[PROBLEM REQUIREMENTS] What is needed is an exact copy of the lines from the line containing "Recreate this object" to the line containing "ORIGIN = V(0, 0, 0)", both lines included, and nothing else.

[RECORDS SUPPLIED]
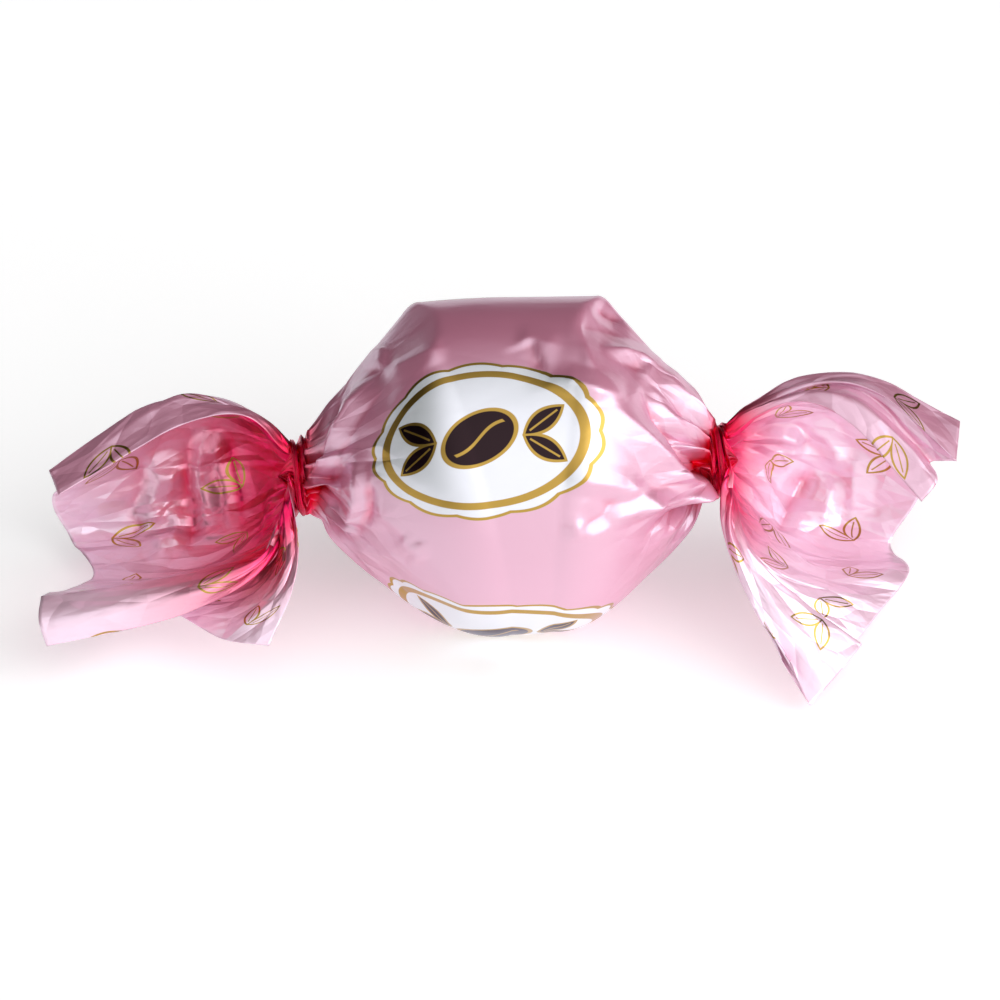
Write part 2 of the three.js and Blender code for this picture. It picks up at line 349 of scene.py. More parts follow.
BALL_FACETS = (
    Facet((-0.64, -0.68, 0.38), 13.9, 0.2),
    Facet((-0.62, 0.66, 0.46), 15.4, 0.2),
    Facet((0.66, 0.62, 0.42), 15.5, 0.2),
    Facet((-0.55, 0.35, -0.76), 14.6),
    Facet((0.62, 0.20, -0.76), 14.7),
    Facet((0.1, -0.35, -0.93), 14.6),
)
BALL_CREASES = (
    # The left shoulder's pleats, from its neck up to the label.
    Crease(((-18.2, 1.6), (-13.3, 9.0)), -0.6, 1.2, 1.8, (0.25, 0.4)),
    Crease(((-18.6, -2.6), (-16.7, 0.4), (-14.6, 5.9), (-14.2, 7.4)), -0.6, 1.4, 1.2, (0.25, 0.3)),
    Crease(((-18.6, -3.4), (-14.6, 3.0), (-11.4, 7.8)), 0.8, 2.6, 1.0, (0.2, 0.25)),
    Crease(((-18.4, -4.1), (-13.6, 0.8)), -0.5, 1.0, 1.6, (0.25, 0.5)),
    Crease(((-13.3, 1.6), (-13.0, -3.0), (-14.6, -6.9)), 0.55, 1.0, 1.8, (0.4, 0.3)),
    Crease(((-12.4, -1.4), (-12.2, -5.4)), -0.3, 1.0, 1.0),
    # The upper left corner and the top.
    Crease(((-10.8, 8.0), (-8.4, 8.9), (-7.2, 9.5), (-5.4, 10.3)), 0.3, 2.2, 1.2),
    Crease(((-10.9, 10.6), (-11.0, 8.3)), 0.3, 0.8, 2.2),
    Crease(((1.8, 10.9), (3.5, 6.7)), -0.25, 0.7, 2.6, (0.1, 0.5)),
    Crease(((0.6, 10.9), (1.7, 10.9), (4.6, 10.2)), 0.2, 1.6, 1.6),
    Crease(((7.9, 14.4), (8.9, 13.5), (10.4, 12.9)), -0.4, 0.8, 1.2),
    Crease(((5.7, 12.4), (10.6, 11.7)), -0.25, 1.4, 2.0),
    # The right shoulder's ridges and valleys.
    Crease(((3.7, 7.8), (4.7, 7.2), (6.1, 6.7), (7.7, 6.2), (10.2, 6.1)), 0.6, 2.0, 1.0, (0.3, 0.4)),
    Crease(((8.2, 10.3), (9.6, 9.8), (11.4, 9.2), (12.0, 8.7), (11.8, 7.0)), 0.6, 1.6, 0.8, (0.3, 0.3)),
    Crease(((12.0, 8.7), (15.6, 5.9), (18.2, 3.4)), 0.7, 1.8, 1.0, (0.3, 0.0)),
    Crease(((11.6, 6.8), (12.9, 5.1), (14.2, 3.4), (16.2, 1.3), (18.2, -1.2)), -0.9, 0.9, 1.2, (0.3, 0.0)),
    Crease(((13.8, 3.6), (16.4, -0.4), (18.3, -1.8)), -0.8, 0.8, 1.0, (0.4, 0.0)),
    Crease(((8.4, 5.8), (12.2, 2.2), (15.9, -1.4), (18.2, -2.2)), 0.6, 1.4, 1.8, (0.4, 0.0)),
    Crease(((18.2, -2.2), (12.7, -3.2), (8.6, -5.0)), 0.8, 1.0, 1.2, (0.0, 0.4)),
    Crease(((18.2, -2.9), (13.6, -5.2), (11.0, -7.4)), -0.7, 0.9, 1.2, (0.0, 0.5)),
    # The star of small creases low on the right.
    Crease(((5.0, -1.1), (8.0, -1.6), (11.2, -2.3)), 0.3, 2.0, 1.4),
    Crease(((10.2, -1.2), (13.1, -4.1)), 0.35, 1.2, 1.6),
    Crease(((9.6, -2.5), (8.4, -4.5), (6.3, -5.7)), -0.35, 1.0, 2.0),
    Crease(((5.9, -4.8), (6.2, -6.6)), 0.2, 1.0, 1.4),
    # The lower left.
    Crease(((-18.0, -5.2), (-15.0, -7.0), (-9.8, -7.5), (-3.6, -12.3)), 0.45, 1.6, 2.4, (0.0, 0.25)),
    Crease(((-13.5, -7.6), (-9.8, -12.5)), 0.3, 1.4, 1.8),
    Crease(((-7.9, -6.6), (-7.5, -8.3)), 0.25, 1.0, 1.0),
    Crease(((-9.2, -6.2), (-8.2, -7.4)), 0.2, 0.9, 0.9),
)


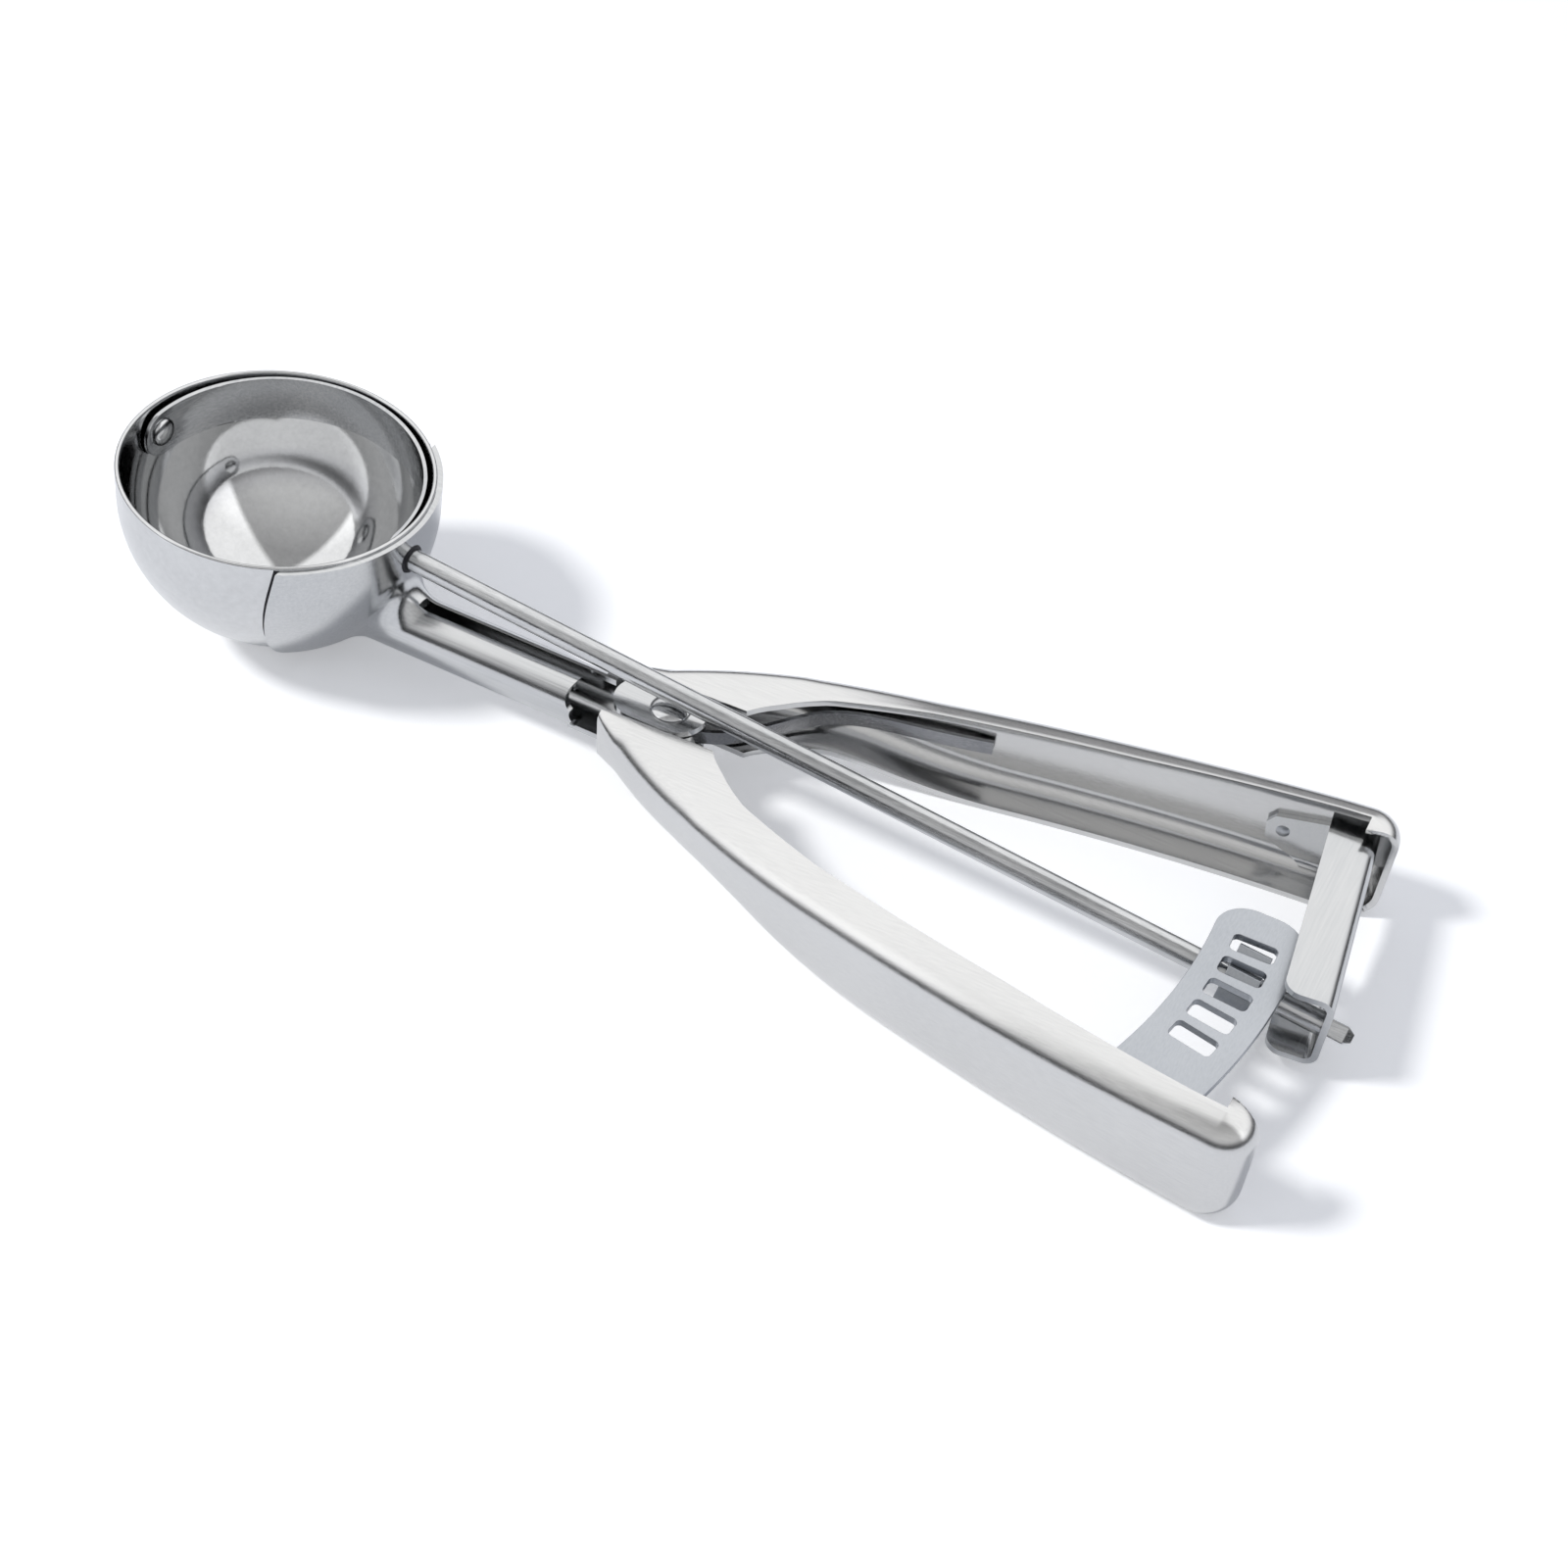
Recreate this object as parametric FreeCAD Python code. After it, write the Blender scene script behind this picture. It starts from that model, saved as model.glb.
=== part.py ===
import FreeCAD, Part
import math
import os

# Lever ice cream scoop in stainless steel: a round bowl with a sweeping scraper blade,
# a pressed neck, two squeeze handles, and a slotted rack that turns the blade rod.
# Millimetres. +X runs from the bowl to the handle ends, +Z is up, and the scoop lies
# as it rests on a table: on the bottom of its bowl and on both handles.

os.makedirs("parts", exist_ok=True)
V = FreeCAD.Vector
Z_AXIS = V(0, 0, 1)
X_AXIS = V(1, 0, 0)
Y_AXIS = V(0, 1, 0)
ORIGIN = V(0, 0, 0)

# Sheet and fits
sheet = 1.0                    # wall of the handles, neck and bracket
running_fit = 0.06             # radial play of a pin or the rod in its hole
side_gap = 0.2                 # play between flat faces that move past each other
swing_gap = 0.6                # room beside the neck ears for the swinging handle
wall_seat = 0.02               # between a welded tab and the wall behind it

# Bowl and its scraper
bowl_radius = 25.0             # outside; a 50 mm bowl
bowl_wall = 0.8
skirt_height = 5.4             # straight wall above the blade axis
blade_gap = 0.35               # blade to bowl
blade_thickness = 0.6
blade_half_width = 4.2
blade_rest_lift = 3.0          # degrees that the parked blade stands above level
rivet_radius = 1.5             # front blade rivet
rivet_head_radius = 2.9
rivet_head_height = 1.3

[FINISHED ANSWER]
Recreate this object as parametric FreeCAD Python code. After it, write the Blender scene script behind this picture. It starts from that model, saved as model.glb.
=== part.py ===
import FreeCAD, Part
import math
import os

# Lever ice cream scoop in stainless steel: a round bowl with a sweeping scraper blade,
# a pressed neck, two squeeze handles, and a slotted rack that turns the blade rod.
# Millimetres. +X runs from the bowl to the handle ends, +Z is up, and the scoop lies
# as it rests on a table: on the bottom of its bowl and on both handles.

os.makedirs("parts", exist_ok=True)
V = FreeCAD.Vector
Z_AXIS = V(0, 0, 1)
X_AXIS = V(1, 0, 0)
Y_AXIS = V(0, 1, 0)
ORIGIN = V(0, 0, 0)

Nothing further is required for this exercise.